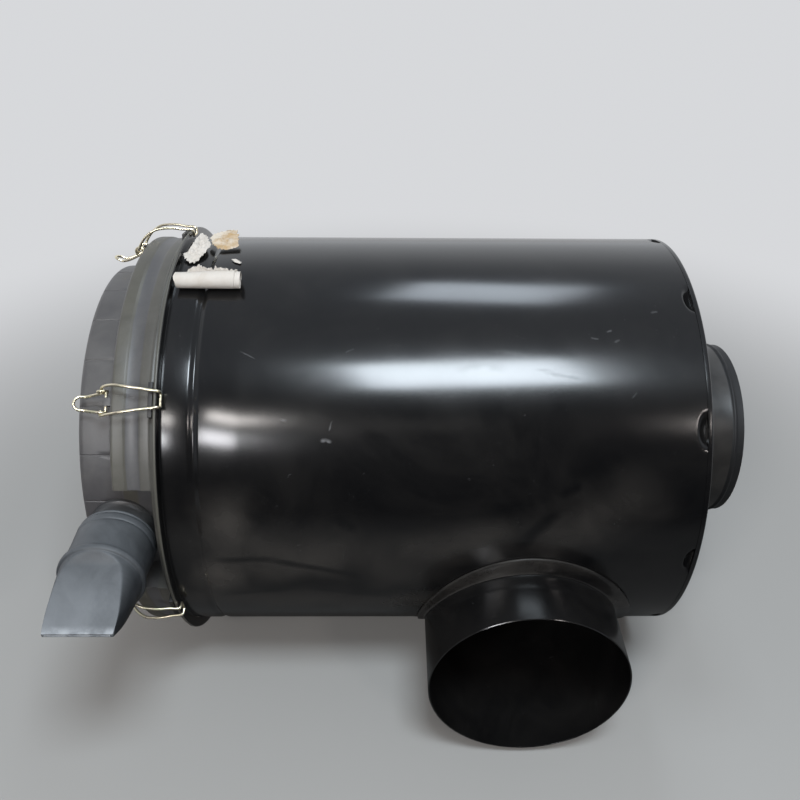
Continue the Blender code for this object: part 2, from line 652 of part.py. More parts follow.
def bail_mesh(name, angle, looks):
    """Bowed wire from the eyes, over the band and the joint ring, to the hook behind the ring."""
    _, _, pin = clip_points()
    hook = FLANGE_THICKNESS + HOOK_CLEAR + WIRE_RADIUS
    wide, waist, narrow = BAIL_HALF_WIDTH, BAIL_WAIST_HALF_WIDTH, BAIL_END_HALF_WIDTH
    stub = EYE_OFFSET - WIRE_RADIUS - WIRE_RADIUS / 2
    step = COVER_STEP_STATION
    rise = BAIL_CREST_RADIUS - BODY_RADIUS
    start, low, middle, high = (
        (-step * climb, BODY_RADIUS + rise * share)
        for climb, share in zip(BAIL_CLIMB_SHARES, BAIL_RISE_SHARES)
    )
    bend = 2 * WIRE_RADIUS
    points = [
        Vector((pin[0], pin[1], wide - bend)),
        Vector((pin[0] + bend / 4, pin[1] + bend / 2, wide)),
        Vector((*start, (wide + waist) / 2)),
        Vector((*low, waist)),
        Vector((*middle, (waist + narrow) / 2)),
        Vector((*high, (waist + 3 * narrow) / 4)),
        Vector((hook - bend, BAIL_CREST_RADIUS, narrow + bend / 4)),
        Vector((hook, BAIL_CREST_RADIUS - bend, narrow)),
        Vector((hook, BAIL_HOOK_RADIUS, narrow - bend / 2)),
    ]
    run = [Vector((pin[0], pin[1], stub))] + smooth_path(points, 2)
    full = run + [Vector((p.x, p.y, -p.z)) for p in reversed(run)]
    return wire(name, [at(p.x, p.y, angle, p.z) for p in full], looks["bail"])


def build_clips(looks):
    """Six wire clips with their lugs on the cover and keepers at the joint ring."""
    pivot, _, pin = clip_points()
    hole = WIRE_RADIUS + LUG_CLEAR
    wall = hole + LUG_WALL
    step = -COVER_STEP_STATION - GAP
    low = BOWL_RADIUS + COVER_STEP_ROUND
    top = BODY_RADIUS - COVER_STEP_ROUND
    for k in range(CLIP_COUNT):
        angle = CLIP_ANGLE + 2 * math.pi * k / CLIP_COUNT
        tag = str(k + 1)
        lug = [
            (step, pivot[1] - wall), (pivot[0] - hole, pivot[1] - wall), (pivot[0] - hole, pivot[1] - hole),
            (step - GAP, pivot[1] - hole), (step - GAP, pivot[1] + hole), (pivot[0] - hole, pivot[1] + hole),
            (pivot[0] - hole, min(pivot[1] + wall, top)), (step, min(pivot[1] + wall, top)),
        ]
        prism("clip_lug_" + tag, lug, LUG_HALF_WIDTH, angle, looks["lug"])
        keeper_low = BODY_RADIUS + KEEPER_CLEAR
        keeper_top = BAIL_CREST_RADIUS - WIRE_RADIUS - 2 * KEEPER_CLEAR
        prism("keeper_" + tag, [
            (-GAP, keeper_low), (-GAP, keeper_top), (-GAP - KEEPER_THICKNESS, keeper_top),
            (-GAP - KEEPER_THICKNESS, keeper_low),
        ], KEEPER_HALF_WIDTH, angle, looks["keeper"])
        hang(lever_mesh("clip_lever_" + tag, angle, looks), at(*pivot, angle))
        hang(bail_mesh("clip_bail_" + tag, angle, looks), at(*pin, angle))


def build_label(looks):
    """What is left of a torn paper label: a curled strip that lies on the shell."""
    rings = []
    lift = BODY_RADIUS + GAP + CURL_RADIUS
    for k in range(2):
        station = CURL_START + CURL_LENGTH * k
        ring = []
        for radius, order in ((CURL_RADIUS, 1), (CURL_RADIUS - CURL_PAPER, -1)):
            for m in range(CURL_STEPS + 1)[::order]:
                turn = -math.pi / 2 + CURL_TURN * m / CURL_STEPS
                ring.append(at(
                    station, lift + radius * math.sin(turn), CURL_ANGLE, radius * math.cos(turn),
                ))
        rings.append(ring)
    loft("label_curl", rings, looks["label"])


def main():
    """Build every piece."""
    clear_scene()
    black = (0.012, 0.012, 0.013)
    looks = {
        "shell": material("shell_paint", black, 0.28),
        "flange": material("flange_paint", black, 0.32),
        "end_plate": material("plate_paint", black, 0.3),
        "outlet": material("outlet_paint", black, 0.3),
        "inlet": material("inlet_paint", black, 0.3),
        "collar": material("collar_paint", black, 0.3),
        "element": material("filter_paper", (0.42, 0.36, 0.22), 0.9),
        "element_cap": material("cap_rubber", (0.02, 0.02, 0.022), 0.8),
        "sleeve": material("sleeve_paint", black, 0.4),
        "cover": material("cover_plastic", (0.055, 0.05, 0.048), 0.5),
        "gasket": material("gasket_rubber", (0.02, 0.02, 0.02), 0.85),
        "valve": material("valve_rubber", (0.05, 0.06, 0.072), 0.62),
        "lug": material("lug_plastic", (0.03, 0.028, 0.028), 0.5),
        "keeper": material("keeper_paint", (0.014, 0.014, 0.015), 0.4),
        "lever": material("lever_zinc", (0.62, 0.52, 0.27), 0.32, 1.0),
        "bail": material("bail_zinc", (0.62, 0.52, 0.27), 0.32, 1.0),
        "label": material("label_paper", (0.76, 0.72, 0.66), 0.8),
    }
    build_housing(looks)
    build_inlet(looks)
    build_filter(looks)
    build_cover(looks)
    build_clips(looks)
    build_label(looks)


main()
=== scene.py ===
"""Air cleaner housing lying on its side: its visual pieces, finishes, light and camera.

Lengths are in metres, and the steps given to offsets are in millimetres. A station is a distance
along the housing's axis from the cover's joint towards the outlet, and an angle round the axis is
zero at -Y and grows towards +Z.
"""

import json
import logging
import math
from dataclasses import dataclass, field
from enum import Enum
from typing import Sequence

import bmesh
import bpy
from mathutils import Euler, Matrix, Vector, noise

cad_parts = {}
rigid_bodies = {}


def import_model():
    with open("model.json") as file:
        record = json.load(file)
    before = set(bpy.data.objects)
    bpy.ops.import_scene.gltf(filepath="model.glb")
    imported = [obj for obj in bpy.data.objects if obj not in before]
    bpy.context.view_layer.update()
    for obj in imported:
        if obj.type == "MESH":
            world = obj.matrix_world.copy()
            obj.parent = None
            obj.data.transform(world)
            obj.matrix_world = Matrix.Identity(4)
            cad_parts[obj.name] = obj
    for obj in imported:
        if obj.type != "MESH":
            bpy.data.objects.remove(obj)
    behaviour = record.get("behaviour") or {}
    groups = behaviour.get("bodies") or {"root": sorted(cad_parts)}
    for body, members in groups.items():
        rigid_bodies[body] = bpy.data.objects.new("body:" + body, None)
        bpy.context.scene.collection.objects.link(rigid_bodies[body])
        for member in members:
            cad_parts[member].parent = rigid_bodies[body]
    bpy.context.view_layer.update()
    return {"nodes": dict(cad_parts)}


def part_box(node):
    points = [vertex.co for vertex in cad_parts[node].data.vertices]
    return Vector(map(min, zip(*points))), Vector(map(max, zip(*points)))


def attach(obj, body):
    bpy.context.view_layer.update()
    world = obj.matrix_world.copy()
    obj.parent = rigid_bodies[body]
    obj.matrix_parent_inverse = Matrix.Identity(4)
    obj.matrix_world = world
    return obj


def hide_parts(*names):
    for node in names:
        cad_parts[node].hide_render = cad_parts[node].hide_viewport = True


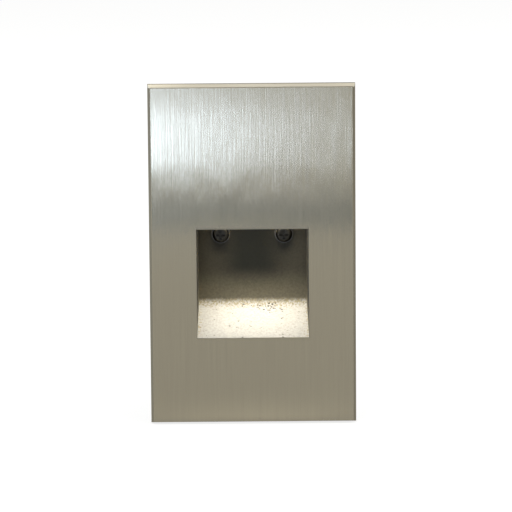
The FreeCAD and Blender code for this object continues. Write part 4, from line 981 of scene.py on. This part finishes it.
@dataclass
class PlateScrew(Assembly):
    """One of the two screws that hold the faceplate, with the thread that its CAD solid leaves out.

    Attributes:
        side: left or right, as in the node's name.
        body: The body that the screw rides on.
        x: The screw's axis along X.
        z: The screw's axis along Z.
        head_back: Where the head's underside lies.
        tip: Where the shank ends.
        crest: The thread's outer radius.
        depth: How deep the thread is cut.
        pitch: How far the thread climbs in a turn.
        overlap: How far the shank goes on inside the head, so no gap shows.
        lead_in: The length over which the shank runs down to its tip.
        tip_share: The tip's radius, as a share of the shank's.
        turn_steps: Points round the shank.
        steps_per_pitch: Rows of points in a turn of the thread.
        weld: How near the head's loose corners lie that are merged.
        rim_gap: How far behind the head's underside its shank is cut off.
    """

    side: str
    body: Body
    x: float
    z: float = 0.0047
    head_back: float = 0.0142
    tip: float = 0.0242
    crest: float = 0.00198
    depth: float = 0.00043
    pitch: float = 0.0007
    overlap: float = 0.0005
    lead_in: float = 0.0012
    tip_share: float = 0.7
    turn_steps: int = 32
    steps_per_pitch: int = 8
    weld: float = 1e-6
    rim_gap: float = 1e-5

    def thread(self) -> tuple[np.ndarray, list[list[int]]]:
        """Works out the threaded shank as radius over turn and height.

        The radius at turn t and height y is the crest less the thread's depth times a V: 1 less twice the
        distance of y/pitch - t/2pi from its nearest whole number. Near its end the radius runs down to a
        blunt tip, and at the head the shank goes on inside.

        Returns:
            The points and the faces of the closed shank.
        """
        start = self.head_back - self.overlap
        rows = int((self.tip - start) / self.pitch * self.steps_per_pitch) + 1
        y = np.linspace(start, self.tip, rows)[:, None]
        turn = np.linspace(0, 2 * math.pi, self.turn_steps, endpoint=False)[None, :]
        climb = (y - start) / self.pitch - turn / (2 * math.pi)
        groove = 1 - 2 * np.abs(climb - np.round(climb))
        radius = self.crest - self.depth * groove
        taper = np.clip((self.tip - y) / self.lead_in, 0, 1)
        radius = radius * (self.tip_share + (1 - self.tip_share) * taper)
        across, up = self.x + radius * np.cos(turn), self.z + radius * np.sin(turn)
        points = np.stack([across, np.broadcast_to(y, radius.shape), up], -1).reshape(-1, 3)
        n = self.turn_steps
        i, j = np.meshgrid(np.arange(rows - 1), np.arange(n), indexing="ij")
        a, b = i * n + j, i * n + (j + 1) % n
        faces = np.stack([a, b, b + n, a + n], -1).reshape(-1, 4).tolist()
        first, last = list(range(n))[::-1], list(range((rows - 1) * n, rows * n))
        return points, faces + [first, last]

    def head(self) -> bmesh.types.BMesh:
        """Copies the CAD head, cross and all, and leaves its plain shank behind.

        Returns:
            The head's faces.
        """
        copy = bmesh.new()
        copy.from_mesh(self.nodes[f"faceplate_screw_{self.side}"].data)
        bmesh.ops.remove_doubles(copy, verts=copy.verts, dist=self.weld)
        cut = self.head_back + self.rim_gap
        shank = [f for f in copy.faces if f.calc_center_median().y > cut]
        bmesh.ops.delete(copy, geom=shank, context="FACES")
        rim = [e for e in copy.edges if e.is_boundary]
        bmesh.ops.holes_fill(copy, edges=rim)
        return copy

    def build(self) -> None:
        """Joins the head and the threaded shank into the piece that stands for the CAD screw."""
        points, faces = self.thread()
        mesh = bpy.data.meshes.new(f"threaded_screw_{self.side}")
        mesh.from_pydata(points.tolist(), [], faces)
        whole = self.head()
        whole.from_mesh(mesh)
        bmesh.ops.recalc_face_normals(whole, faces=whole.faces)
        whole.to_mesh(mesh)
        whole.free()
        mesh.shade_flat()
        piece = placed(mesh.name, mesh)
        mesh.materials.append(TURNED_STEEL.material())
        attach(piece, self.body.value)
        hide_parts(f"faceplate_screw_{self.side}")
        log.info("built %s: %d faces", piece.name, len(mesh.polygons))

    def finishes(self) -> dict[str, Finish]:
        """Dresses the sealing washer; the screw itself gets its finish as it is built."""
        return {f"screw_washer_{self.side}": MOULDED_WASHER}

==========

» **YOUR INSTRUCTIONS**
Everything from the line with "build_inlet(looks)" through the line with "obj.data.transform(world)" is to be output exactly; leave out all other lines.

» **RESPONSE TO THE TASK**
    build_inlet(looks)
    build_filter(looks)
    build_cover(looks)
    build_clips(looks)
    build_label(looks)


main()
=== scene.py ===
"""Air cleaner housing lying on its side: its visual pieces, finishes, light and camera.

Lengths are in metres, and the steps given to offsets are in millimetres. A station is a distance
along the housing's axis from the cover's joint towards the outlet, and an angle round the axis is
zero at -Y and grows towards +Z.
"""

import json
import logging
import math
from dataclasses import dataclass, field
from enum import Enum
from typing import Sequence

import bmesh
import bpy
from mathutils import Euler, Matrix, Vector, noise

cad_parts = {}
rigid_bodies = {}


def import_model():
    with open("model.json") as file:
        record = json.load(file)
    before = set(bpy.data.objects)
    bpy.ops.import_scene.gltf(filepath="model.glb")
    imported = [obj for obj in bpy.data.objects if obj not in before]
    bpy.context.view_layer.update()
    for obj in imported:
        if obj.type == "MESH":
            world = obj.matrix_world.copy()
            obj.parent = None
            obj.data.transform(world)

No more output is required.